Born in Idaho, Purdum was raised in California, Connecticut and other coastal states as her father, a U.S. Navy submarine captain, moved from port to port. Her mother was an amateur landscape and still-life painter. Purdum settled in Manhattan after graduating from Syracuse University, where she majored in art and discovered that “painting abstractly made perfect sense to me,” she says.
Her early career was steeped in self-doubt. But Purdum summoned enough courage one day in 1984 to join a snaking queue of young artists waiting to have their slides assessed by Jack Tilton, owner of a prominent, eponymous Manhattan gallery. Purdum says she had long envisioned showing her paintings in this rounded corner space on West 57th Street, opened 20 years earlier by Betty Parsons. A sculptor as well as an art dealer, Parsons was a pioneering champion of painters who went on to become big names in Abstract Expressionism.

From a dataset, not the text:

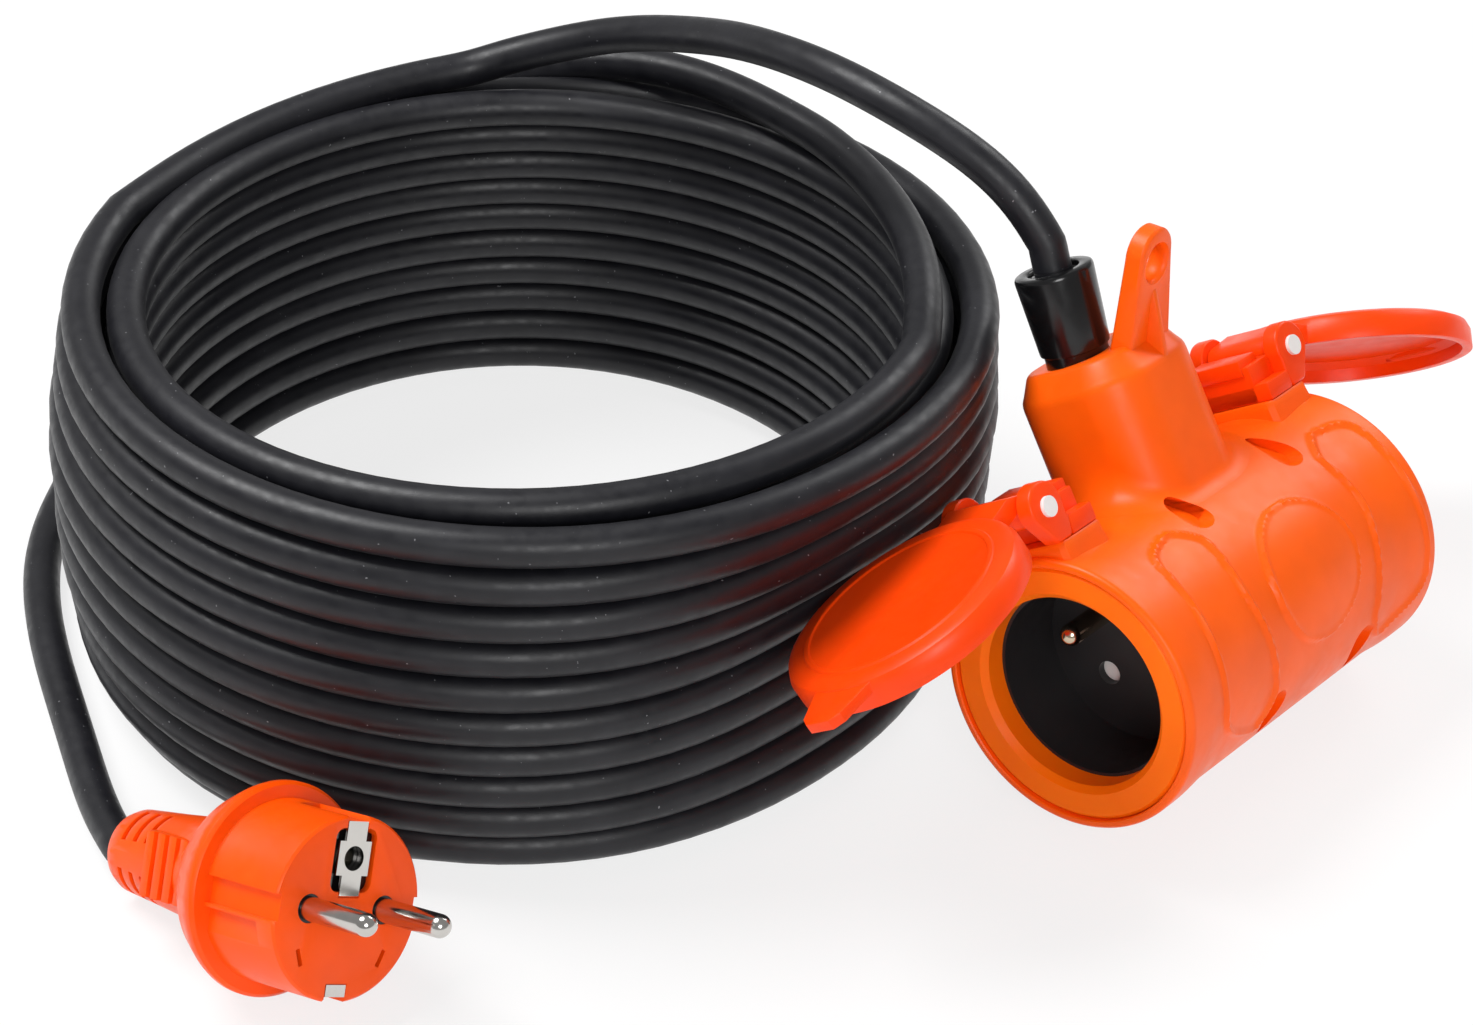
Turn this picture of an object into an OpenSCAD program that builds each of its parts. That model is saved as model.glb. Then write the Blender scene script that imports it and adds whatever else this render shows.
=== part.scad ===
// Outdoor extension cord: a two-way socket block with sprung-shuttered outlets
// and hinged lids, a coiled rubber cord and a moulded plug.
// Millimetres, +Z up. The block lies along Y and everything rests on z = 0.

/* [Socket block] */
// Radius of the round body
body_r = 29.4; // [27:0.1:36]
// Height of each open end's rim above the body
rim_step = 0.7; // [0.3:0.1:2]
// Length of the middle bay, between the two contact blocks
bay_length = 19; // [14:0.2:36]
// Length over which the body widens towards each end
rim_flare = 11; // [6:0.5:16]
// Thickness of the body's wall
body_wall = 3.8; // [2.5:0.1:5]
// How far the block is turned about its own axis
block_roll = 32.5; // [0:0.5:60]
// How far the front end is raised
block_pitch = 4; // [0:0.5:8]
// Radius of the raised pad on each side
pad_r = 15; // [10:0.5:16]
// Height of the raised pad
pad_height = 0.6; // [0.3:0.1:1.2]
// Height of each teardrop-shaped recess, across the block
drop_height = 7; // [5:0.2:9]
// Width of each teardrop-shaped recess, along the block
drop_width = 3.6; // [2:0.2:5]

/* [Neck and hanging eye] */
// Room across the inside of the square neck, past the cord
neck_room = 17.2; // [14.4:0.2:20]
// Corner radius of the neck
neck_corner = 8; // [4:0.5:9]
// Height of the neck's top above the body's surface
neck_rise = 29.6; // [24:0.2:36]
// Thickness of the neck's wall
neck_wall = 3.5; // [2.5:0.1:5]
// Thickness of the neck's top
neck_roof = 7; // [5:0.5:9]
// Height of the hanging eye's plate
eye_height = 26; // [22:0.5:32]
// Thickness of the eye's plate
eye_t = 4.3; // [3:0.1:6]
// Radius of the eye's hole
eye_hole_r = 3.8; // [2.5:0.1:4]
// Lean of the eye's plate from the neck
eye_lean = 31; // [0:0.5:40]

/* [Lids and hinges] */
// Radius of a lid's rim
lid_r = 27; // [25:0.1:27.4]
// Depth of a lid
lid_depth = 6.5; // [5:0.1:9]
// Thickness of a lid's wall
lid_wall = 2.3; // [1.5:0.1:3]
// How far the front lid stands open
front_lid_open = 73; // [0:1:73]
// How far the rear lid stands open
rear_lid_open = 64.5; // [0:0.5:100]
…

“That gallery was filled with ghosts,” Purdum reflects. Indeed, her Ripton studio contains a paint-splattered chip of flooring that she chiseled up when Tilton moved to his current space farther uptown.
Purdum beams as she recalls Tilton responding positively to her own slides after dismissing the samples presented by others in that line. A year later, she was included in a group show at the gallery of her dreams, and several solo shows followed.
Purdum grew so successful during her 11-year sojourn in New York that she was able to earn a living solely from her art. But she doesn’t like talking about the business aspect of her career — she declines to reveal the prices her paintings fetch. They do sell quickly, however — in part because Purdum shows only once every few years. It takes her about four months to complete a painting, she says, and most of that time is spent staring at the canvas and considering what to do.
That sort of decision making isn’t easy, she notes. “The way we look at things every day doesn’t involve seeing but is rather about judging,” Purdum says. “We judge what we look at in order to know what to do next. Abstraction is challenging because it gives no clues about what to do next. It demands we see, not judge.”
Purdum insists on stripping art down to its visual essence, ridding it of all recognizable references. She thereby strives to reinforce “the wall” that she sees ideally separating art from life. To Purdum, it’s a profound distinction reflected in her self-definition as a “painter” rather than an “artist.”
“Artists today have been breaking down the last bits of wall between art and life,” she says. “Abstract painters like myself are putting those bits back into place. My own materials and process work best behind the safety of that wall.”